Exercise instructions: Copy out every line exactly as given.

start Data extract

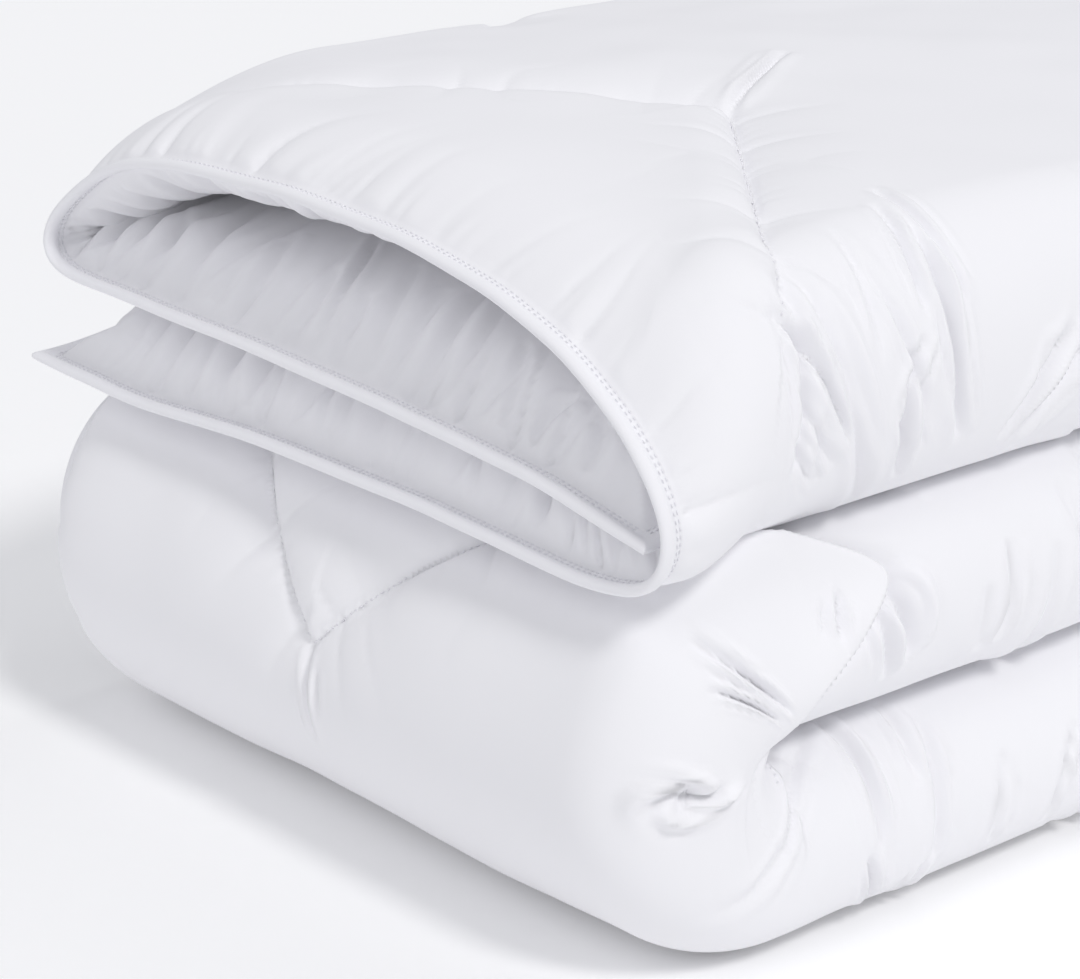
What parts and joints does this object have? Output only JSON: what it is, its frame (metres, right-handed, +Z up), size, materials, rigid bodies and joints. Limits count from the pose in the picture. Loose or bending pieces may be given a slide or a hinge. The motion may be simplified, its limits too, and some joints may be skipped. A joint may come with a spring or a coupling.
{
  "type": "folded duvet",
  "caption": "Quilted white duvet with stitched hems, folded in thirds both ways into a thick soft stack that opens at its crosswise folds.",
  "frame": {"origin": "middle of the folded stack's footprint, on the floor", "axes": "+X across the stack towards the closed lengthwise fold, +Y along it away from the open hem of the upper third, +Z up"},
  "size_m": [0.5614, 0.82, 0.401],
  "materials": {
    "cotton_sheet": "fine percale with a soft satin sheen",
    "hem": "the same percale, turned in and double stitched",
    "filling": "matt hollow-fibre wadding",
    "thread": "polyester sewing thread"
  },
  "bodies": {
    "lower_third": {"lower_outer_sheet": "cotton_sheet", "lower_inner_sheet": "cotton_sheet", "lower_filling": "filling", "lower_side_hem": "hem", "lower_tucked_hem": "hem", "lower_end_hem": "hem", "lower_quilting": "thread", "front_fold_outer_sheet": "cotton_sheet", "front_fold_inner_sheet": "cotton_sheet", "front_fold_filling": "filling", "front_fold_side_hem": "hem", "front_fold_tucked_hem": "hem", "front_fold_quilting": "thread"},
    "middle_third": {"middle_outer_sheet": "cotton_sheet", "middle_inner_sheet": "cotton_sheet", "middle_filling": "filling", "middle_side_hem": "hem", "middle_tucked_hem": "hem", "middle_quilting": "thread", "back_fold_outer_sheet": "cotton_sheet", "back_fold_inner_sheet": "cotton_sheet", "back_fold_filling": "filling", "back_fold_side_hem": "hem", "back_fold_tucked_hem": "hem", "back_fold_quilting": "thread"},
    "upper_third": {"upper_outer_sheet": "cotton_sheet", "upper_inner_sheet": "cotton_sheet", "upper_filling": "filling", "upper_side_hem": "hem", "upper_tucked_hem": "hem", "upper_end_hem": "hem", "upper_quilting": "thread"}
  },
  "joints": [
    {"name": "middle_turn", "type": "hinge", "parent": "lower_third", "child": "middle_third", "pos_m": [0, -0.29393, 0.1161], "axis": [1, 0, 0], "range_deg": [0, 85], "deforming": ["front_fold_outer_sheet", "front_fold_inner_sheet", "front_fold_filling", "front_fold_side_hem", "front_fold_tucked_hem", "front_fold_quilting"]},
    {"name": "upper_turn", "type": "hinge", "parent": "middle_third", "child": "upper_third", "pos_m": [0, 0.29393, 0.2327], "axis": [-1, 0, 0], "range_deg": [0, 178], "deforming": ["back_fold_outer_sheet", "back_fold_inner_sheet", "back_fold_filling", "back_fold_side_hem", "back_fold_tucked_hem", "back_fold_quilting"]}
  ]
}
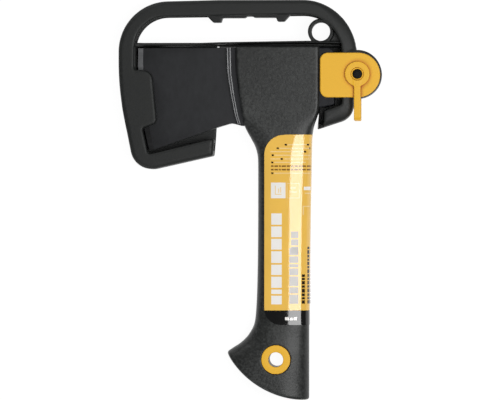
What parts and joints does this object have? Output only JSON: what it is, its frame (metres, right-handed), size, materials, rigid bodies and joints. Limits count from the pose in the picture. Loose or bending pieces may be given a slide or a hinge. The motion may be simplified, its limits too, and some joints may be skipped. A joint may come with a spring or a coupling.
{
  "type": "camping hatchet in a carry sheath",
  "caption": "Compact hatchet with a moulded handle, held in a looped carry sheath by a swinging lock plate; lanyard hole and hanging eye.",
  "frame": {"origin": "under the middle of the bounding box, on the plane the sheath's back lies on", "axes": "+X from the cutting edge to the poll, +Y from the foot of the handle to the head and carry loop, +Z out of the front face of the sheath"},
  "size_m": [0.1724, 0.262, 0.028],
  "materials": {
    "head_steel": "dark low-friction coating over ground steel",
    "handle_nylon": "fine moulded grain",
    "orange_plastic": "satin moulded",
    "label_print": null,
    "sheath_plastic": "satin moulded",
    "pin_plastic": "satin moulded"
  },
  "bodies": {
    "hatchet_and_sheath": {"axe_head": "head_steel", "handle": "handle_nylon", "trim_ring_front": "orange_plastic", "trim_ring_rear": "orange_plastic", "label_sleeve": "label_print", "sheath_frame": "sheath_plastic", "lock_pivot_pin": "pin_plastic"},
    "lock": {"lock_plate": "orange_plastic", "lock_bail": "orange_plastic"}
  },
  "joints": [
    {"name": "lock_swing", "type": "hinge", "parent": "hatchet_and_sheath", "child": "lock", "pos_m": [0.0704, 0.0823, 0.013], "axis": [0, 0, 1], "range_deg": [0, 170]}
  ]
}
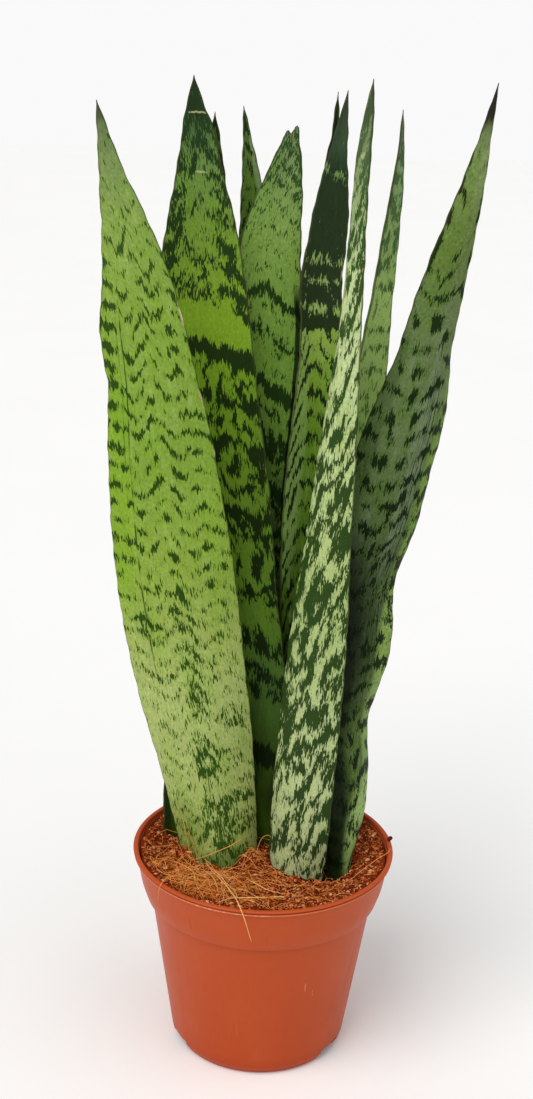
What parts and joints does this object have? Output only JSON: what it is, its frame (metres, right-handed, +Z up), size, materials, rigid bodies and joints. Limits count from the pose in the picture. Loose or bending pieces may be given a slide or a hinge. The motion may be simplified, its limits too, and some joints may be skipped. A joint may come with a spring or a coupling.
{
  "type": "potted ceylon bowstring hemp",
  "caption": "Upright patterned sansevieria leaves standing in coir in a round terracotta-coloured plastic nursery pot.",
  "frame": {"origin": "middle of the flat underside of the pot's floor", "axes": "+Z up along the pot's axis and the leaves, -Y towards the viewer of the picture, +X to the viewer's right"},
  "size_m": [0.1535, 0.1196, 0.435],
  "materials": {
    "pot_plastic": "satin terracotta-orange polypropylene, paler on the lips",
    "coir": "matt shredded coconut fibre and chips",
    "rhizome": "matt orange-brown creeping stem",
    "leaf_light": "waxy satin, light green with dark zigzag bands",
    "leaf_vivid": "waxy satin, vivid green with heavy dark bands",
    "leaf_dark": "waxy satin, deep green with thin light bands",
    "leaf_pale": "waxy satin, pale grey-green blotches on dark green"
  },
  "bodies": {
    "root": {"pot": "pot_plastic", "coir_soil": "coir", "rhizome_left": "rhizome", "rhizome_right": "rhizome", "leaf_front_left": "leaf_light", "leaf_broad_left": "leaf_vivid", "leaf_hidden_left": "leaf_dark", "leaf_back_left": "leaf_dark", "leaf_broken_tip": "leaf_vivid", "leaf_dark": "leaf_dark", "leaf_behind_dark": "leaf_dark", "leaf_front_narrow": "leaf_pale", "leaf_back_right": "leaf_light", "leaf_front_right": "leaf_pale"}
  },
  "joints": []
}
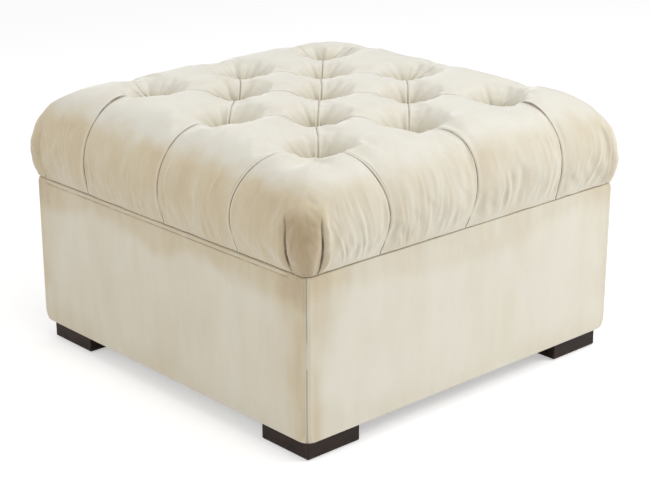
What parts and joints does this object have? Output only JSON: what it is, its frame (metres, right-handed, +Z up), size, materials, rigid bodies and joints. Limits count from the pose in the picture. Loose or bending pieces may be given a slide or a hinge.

end Data extract

Exercise output:
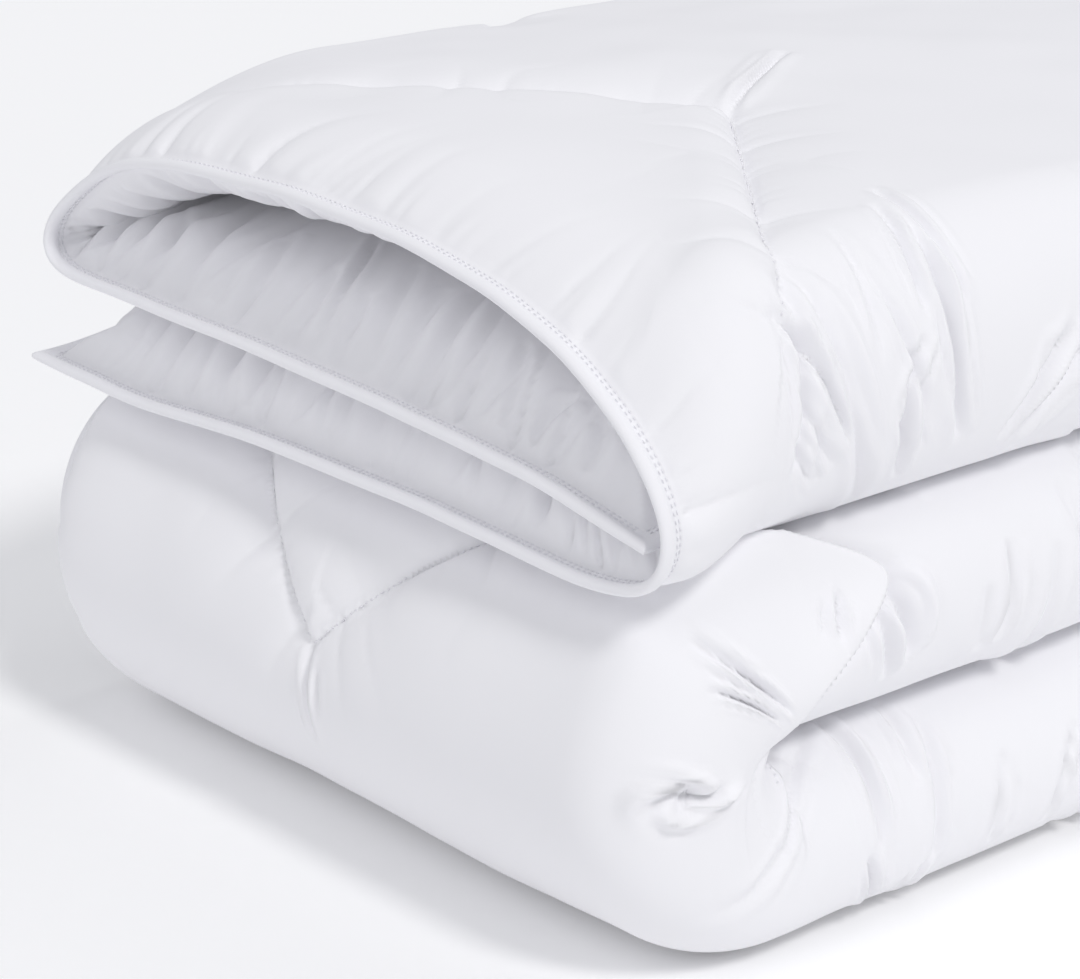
What parts and joints does this object have? Output only JSON: what it is, its frame (metres, right-handed, +Z up), size, materials, rigid bodies and joints. Limits count from the pose in the picture. Loose or bending pieces may be given a slide or a hinge. The motion may be simplified, its limits too, and some joints may be skipped. A joint may come with a spring or a coupling.
{
  "type": "folded duvet",
  "caption": "Quilted white duvet with stitched hems, folded in thirds both ways into a thick soft stack that opens at its crosswise folds.",
  "frame": {"origin": "middle of the folded stack's footprint, on the floor", "axes": "+X across the stack towards the closed lengthwise fold, +Y along it away from the open hem of the upper third, +Z up"},
  "size_m": [0.5614, 0.82, 0.401],
  "materials": {
    "cotton_sheet": "fine percale with a soft satin sheen",
    "hem": "the same percale, turned in and double stitched",
    "filling": "matt hollow-fibre wadding",
    "thread": "polyester sewing thread"
  },
  "bodies": {
    "lower_third": {"lower_outer_sheet": "cotton_sheet", "lower_inner_sheet": "cotton_sheet", "lower_filling": "filling", "lower_side_hem": "hem", "lower_tucked_hem": "hem", "lower_end_hem": "hem", "lower_quilting": "thread", "front_fold_outer_sheet": "cotton_sheet", "front_fold_inner_sheet": "cotton_sheet", "front_fold_filling": "filling", "front_fold_side_hem": "hem", "front_fold_tucked_hem": "hem", "front_fold_quilting": "thread"},
    "middle_third": {"middle_outer_sheet": "cotton_sheet", "middle_inner_sheet": "cotton_sheet", "middle_filling": "filling", "middle_side_hem": "hem", "middle_tucked_hem": "hem", "middle_quilting": "thread", "back_fold_outer_sheet": "cotton_sheet", "back_fold_inner_sheet": "cotton_sheet", "back_fold_filling": "filling", "back_fold_side_hem": "hem", "back_fold_tucked_hem": "hem", "back_fold_quilting": "thread"},
    "upper_third": {"upper_outer_sheet": "cotton_sheet", "upper_inner_sheet": "cotton_sheet", "upper_filling": "filling", "upper_side_hem": "hem", "upper_tucked_hem": "hem", "upper_end_hem": "hem", "upper_quilting": "thread"}
  },
  "joints": [
    {"name": "middle_turn", "type": "hinge", "parent": "lower_third", "child": "middle_third", "pos_m": [0, -0.29393, 0.1161], "axis": [1, 0, 0], "range_deg": [0, 85], "deforming": ["front_fold_outer_sheet", "front_fold_inner_sheet", "front_fold_filling", "front_fold_side_hem", "front_fold_tucked_hem", "front_fold_quilting"]},
    {"name": "upper_turn", "type": "hinge", "parent": "middle_third", "child": "upper_third", "pos_m": [0, 0.29393, 0.2327], "axis": [-1, 0, 0], "range_deg": [0, 178], "deforming": ["back_fold_outer_sheet", "back_fold_inner_sheet", "back_fold_filling", "back_fold_side_hem", "back_fold_tucked_hem", "back_fold_quilting"]}
  ]
}
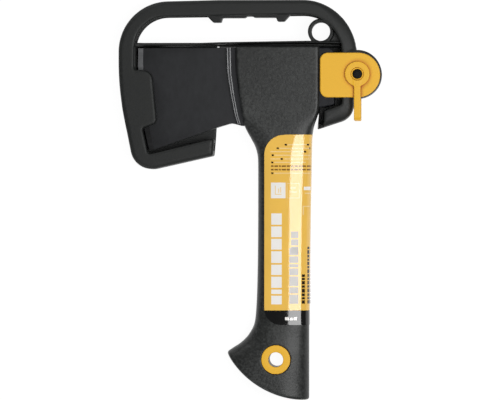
What parts and joints does this object have? Output only JSON: what it is, its frame (metres, right-handed), size, materials, rigid bodies and joints. Limits count from the pose in the picture. Loose or bending pieces may be given a slide or a hinge. The motion may be simplified, its limits too, and some joints may be skipped. A joint may come with a spring or a coupling.
{
  "type": "camping hatchet in a carry sheath",
  "caption": "Compact hatchet with a moulded handle, held in a looped carry sheath by a swinging lock plate; lanyard hole and hanging eye.",
  "frame": {"origin": "under the middle of the bounding box, on the plane the sheath's back lies on", "axes": "+X from the cutting edge to the poll, +Y from the foot of the handle to the head and carry loop, +Z out of the front face of the sheath"},
  "size_m": [0.1724, 0.262, 0.028],
  "materials": {
    "head_steel": "dark low-friction coating over ground steel",
    "handle_nylon": "fine moulded grain",
    "orange_plastic": "satin moulded",
    "label_print": null,
    "sheath_plastic": "satin moulded",
    "pin_plastic": "satin moulded"
  },
  "bodies": {
    "hatchet_and_sheath": {"axe_head": "head_steel", "handle": "handle_nylon", "trim_ring_front": "orange_plastic", "trim_ring_rear": "orange_plastic", "label_sleeve": "label_print", "sheath_frame": "sheath_plastic", "lock_pivot_pin": "pin_plastic"},
    "lock": {"lock_plate": "orange_plastic", "lock_bail": "orange_plastic"}
  },
  "joints": [
    {"name": "lock_swing", "type": "hinge", "parent": "hatchet_and_sheath", "child": "lock", "pos_m": [0.0704, 0.0823, 0.013], "axis": [0, 0, 1], "range_deg": [0, 170]}
  ]
}
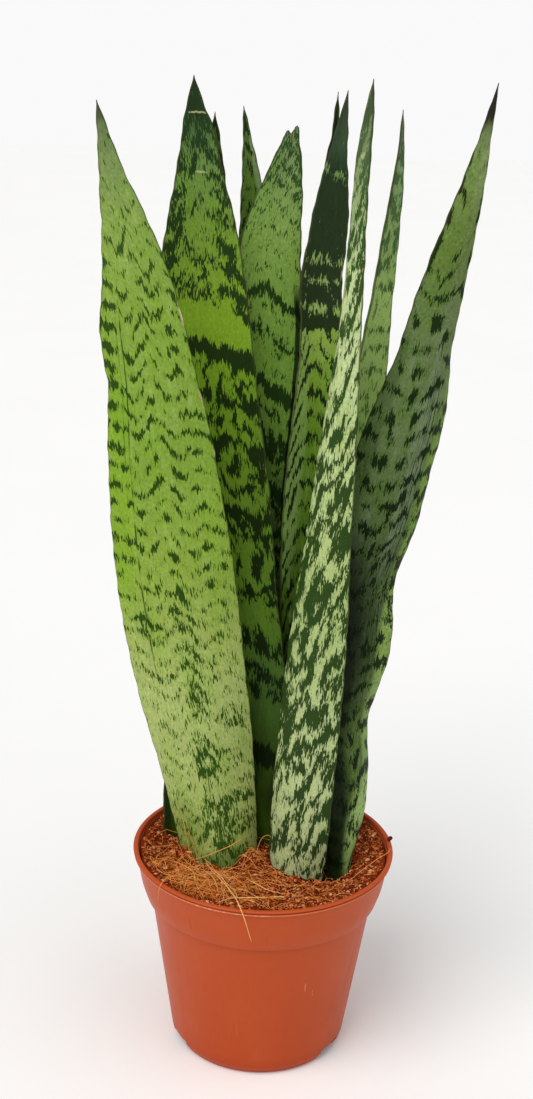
What parts and joints does this object have? Output only JSON: what it is, its frame (metres, right-handed, +Z up), size, materials, rigid bodies and joints. Limits count from the pose in the picture. Loose or bending pieces may be given a slide or a hinge. The motion may be simplified, its limits too, and some joints may be skipped. A joint may come with a spring or a coupling.
{
  "type": "potted ceylon bowstring hemp",
  "caption": "Upright patterned sansevieria leaves standing in coir in a round terracotta-coloured plastic nursery pot.",
  "frame": {"origin": "middle of the flat underside of the pot's floor", "axes": "+Z up along the pot's axis and the leaves, -Y towards the viewer of the picture, +X to the viewer's right"},
  "size_m": [0.1535, 0.1196, 0.435],
  "materials": {
    "pot_plastic": "satin terracotta-orange polypropylene, paler on the lips",
    "coir": "matt shredded coconut fibre and chips",
    "rhizome": "matt orange-brown creeping stem",
    "leaf_light": "waxy satin, light green with dark zigzag bands",
    "leaf_vivid": "waxy satin, vivid green with heavy dark bands",
    "leaf_dark": "waxy satin, deep green with thin light bands",
    "leaf_pale": "waxy satin, pale grey-green blotches on dark green"
  },
  "bodies": {
    "root": {"pot": "pot_plastic", "coir_soil": "coir", "rhizome_left": "rhizome", "rhizome_right": "rhizome", "leaf_front_left": "leaf_light", "leaf_broad_left": "leaf_vivid", "leaf_hidden_left": "leaf_dark", "leaf_back_left": "leaf_dark", "leaf_broken_tip": "leaf_vivid", "leaf_dark": "leaf_dark", "leaf_behind_dark": "leaf_dark", "leaf_front_narrow": "leaf_pale", "leaf_back_right": "leaf_light", "leaf_front_right": "leaf_pale"}
  },
  "joints": []
}
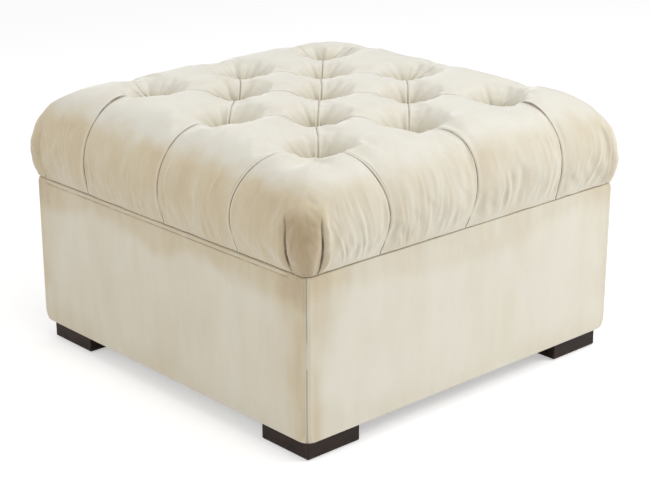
What parts and joints does this object have? Output only JSON: what it is, its frame (metres, right-handed, +Z up), size, materials, rigid bodies and joints. Limits count from the pose in the picture. Loose or bending pieces may be given a slide or a hinge.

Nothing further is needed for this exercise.